## Directions
Search the material for the word "from" and report each line where it turns up.

## Record extracts
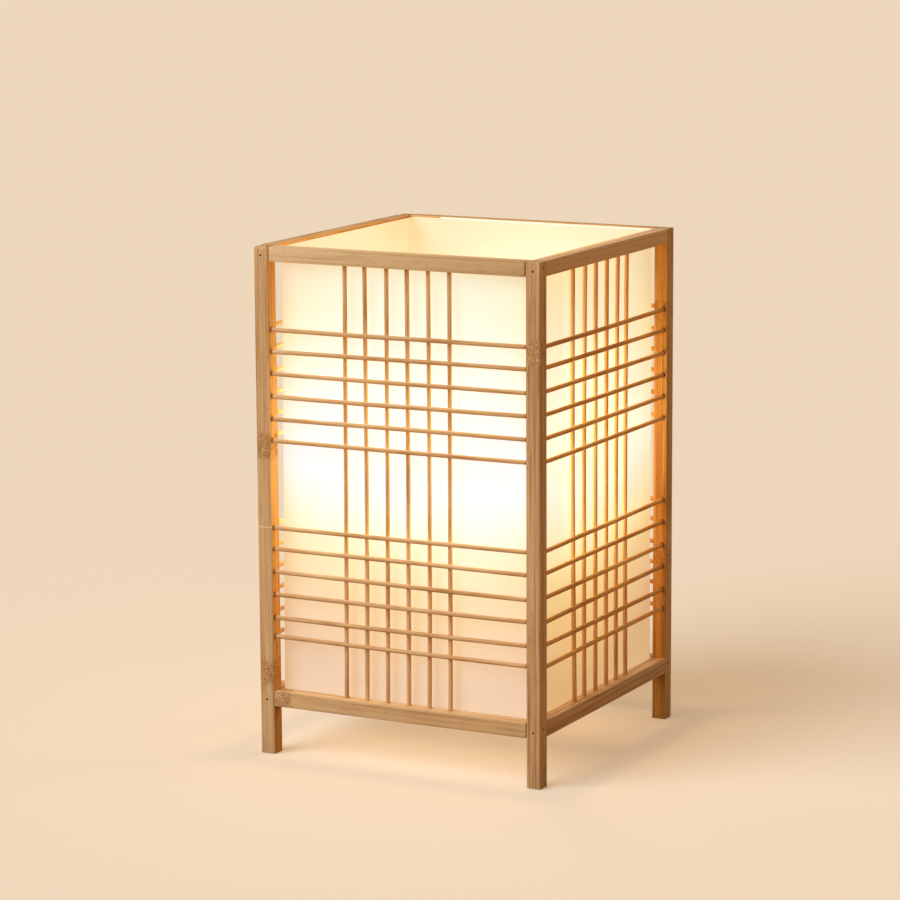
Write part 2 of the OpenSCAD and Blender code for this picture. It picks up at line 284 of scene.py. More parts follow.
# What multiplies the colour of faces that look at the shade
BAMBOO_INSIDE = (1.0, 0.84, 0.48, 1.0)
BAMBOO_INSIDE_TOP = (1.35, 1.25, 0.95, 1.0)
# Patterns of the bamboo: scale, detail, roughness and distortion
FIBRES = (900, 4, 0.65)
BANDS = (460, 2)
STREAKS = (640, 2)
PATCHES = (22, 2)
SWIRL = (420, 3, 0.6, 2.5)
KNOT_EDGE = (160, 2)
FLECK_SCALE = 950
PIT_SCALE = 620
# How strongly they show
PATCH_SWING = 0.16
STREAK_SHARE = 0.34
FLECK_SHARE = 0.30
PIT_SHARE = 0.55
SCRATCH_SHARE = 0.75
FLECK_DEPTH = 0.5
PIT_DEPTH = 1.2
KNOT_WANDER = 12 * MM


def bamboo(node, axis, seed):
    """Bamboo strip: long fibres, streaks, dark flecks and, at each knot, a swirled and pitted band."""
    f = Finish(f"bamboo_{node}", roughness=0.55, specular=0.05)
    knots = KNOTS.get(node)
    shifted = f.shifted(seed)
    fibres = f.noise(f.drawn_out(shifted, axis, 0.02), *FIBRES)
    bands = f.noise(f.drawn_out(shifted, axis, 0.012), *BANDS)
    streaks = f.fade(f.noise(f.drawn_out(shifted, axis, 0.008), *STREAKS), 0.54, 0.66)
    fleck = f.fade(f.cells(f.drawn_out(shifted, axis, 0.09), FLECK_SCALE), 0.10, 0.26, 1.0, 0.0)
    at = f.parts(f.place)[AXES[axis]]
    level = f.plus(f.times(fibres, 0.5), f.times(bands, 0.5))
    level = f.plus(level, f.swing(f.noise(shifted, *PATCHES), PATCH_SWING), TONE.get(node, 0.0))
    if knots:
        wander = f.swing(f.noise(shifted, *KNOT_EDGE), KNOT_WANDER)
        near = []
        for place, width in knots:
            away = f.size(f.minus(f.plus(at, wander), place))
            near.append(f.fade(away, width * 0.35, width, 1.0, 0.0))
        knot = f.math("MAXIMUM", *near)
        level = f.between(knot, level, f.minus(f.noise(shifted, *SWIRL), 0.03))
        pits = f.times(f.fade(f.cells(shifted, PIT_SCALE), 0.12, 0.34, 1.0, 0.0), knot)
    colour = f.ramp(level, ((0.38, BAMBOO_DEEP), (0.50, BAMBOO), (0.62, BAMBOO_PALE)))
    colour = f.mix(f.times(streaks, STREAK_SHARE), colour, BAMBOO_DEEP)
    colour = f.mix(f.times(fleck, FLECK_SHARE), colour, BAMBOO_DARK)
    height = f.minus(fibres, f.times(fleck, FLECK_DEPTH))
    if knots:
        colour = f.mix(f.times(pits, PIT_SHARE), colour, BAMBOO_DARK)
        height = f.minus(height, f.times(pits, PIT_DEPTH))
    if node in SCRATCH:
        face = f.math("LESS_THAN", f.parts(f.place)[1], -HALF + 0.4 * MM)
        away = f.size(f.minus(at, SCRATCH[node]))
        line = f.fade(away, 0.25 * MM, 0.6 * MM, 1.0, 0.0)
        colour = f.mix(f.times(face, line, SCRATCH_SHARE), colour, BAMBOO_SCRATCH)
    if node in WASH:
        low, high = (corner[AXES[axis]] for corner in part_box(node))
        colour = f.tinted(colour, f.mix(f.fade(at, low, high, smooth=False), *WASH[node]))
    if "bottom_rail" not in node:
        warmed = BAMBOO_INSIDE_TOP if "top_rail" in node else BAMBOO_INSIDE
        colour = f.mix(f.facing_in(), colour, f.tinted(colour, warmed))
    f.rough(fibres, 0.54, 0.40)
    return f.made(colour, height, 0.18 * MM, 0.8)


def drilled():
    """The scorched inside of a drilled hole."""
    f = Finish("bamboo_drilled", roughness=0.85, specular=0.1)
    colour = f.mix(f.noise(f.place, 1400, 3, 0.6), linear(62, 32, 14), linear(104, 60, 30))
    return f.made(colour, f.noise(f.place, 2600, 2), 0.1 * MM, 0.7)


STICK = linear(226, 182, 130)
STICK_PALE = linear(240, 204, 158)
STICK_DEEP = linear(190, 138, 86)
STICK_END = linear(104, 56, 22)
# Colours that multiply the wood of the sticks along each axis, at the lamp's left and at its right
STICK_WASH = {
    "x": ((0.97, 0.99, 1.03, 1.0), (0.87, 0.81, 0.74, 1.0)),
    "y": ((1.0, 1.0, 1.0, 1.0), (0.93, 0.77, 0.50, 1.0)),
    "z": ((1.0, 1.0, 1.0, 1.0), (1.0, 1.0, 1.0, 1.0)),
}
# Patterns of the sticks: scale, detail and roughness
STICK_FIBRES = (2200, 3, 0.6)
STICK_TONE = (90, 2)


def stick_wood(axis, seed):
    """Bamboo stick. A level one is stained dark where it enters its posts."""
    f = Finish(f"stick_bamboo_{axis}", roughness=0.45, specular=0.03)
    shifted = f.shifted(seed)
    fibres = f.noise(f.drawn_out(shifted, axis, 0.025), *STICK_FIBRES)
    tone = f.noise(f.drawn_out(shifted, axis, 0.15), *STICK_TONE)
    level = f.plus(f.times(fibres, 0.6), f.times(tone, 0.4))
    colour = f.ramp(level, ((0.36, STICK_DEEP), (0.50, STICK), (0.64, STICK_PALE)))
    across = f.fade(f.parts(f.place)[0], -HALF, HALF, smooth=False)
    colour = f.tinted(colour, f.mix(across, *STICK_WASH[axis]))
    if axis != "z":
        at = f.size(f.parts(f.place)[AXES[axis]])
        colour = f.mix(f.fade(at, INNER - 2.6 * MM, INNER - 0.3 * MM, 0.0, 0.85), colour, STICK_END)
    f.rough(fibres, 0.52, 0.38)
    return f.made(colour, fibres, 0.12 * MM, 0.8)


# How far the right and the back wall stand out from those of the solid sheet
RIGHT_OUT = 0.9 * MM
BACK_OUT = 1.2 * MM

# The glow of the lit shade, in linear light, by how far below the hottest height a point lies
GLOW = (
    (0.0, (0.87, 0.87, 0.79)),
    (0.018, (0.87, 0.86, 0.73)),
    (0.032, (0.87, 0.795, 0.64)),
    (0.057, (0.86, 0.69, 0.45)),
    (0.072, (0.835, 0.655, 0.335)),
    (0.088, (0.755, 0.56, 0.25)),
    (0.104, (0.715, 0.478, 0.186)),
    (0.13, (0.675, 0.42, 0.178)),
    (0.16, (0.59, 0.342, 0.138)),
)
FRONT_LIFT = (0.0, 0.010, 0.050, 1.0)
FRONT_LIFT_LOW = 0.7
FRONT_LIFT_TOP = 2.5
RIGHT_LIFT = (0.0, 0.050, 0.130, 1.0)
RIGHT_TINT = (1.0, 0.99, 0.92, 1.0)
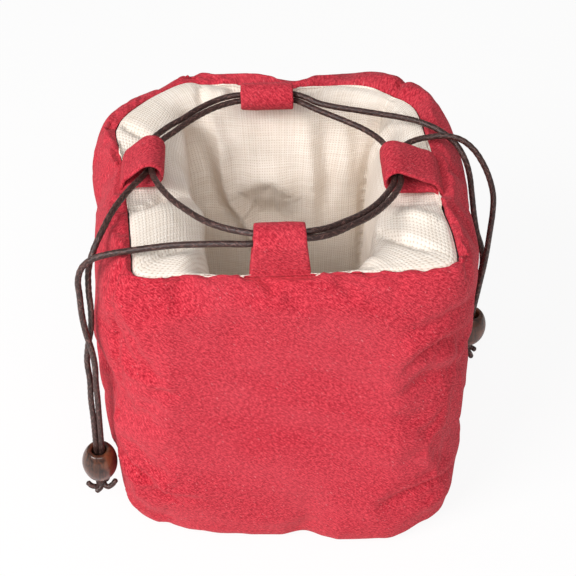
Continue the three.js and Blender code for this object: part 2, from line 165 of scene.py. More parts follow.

## Response for this exercise
# How far the right and the back wall stand out from those of the solid sheet
Continue the three.js and Blender code for this object: part 2, from line 165 of scene.py. More parts follow.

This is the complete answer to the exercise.